Given instruction:
Count every line that includes the string "Blender" in the entries that follow. Nothing besides the number is needed.

Task input:
━━━━
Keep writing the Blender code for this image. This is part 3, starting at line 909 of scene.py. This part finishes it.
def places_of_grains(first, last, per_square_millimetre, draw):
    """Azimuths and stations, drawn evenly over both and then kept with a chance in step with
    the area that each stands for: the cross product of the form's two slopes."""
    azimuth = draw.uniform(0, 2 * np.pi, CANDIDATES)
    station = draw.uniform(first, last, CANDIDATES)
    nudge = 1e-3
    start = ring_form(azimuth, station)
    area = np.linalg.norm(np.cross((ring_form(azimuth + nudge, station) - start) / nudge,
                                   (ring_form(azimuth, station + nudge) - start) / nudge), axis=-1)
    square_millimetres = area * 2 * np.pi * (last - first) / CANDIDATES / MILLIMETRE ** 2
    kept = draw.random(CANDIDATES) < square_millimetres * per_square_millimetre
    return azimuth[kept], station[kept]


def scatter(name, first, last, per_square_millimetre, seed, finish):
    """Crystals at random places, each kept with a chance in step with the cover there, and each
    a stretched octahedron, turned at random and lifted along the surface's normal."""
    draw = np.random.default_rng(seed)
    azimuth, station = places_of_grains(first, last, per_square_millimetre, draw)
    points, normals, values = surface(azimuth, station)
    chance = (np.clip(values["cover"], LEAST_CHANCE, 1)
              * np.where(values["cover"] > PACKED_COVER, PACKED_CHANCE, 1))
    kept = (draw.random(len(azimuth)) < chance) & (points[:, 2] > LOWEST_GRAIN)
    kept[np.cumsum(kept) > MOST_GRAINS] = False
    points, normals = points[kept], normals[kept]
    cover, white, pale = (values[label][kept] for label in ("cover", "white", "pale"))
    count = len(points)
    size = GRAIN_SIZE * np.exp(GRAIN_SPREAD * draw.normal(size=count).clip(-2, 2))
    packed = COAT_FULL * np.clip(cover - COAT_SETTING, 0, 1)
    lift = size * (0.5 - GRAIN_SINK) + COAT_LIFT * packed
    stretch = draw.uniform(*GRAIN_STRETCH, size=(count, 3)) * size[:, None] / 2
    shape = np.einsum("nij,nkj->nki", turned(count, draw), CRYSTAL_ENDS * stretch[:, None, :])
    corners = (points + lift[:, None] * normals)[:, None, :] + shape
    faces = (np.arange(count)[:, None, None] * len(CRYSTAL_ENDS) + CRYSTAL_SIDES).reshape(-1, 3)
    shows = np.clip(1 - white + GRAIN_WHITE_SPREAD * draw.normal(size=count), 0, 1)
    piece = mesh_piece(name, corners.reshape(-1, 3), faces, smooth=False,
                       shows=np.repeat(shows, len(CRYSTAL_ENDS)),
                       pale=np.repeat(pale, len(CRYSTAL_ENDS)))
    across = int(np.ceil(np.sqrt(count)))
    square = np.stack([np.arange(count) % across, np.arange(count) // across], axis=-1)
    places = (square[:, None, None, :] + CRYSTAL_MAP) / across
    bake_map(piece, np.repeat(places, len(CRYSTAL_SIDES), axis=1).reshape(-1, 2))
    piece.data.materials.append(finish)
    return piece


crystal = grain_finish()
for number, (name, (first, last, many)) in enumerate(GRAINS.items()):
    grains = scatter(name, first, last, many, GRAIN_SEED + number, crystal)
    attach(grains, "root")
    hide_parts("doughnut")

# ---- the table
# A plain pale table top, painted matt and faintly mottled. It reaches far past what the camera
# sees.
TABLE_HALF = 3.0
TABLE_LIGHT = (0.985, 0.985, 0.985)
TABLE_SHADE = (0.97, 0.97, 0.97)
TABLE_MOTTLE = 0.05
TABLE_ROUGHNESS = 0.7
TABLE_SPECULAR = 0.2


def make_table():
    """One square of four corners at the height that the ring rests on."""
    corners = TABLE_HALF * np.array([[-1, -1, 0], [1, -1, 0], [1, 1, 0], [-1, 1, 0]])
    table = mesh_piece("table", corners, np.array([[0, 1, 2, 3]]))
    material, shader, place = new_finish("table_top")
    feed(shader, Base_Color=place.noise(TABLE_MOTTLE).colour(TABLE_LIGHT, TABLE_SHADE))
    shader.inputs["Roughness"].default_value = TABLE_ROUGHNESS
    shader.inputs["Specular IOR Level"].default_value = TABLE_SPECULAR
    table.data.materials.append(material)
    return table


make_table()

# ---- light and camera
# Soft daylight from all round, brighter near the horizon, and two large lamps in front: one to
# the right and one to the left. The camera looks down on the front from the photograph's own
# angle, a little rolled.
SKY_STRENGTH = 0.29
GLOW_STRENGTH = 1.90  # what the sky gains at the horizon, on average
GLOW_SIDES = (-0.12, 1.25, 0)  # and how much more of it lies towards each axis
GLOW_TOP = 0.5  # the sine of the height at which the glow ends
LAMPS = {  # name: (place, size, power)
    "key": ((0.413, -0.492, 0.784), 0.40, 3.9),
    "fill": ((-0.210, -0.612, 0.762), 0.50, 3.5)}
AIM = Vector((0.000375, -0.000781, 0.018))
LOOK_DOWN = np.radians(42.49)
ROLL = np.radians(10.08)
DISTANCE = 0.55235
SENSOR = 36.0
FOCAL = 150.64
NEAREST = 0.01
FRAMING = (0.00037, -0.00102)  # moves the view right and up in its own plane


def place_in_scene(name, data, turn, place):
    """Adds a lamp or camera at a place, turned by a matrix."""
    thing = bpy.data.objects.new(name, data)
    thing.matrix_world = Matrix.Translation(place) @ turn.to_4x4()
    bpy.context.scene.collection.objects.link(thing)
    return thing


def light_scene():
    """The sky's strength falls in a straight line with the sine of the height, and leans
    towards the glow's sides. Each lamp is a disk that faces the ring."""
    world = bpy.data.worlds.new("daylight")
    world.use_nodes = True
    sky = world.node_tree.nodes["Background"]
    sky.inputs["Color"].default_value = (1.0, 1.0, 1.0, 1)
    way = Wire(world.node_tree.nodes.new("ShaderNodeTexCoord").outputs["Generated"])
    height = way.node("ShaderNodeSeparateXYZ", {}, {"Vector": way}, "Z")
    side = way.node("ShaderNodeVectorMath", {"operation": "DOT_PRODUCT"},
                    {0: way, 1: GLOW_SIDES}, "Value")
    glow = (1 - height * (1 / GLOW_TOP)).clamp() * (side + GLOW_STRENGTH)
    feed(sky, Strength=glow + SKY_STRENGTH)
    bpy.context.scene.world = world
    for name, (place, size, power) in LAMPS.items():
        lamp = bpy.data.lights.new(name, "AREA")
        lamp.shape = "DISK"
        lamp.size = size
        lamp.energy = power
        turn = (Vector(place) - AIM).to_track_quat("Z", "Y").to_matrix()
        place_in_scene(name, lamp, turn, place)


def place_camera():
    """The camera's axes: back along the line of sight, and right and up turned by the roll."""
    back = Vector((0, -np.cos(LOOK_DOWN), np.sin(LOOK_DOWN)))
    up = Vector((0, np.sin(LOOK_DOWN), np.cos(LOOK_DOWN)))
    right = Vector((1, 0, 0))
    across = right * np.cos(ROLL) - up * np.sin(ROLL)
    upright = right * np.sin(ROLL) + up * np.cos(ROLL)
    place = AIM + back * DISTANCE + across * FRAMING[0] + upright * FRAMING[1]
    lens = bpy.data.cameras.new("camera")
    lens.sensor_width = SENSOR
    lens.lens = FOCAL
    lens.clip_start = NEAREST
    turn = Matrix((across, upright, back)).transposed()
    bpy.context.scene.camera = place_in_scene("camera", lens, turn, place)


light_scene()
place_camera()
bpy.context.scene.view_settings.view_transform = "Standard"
━━━━
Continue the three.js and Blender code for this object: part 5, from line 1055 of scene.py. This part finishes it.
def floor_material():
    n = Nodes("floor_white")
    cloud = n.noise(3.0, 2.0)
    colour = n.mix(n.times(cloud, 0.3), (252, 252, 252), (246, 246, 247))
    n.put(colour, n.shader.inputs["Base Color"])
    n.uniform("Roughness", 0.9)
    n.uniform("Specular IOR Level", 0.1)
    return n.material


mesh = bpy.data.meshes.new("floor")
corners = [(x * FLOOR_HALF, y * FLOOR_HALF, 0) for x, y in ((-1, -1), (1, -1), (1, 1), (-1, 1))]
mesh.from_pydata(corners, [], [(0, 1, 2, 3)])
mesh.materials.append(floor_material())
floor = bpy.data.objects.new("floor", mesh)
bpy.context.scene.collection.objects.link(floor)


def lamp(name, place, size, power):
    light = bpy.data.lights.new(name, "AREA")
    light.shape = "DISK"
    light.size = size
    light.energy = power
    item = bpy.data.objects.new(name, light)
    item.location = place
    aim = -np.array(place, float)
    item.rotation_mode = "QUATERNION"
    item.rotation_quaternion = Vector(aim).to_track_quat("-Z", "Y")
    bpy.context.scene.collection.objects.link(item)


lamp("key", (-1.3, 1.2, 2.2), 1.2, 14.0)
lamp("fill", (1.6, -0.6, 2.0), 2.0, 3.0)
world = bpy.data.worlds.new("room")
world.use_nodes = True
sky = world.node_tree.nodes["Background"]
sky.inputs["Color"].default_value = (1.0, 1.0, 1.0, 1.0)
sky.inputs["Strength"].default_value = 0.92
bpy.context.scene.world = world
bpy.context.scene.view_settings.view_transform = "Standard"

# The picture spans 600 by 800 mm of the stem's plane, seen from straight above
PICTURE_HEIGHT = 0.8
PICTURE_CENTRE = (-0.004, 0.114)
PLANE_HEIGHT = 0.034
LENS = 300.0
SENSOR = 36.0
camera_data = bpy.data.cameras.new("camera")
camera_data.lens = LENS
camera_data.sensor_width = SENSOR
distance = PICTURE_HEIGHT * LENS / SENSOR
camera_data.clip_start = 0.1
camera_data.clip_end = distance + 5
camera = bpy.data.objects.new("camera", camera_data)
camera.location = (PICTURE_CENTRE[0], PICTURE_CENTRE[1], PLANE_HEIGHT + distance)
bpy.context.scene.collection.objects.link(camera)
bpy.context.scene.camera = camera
━━━━
Reply to the exercise:
2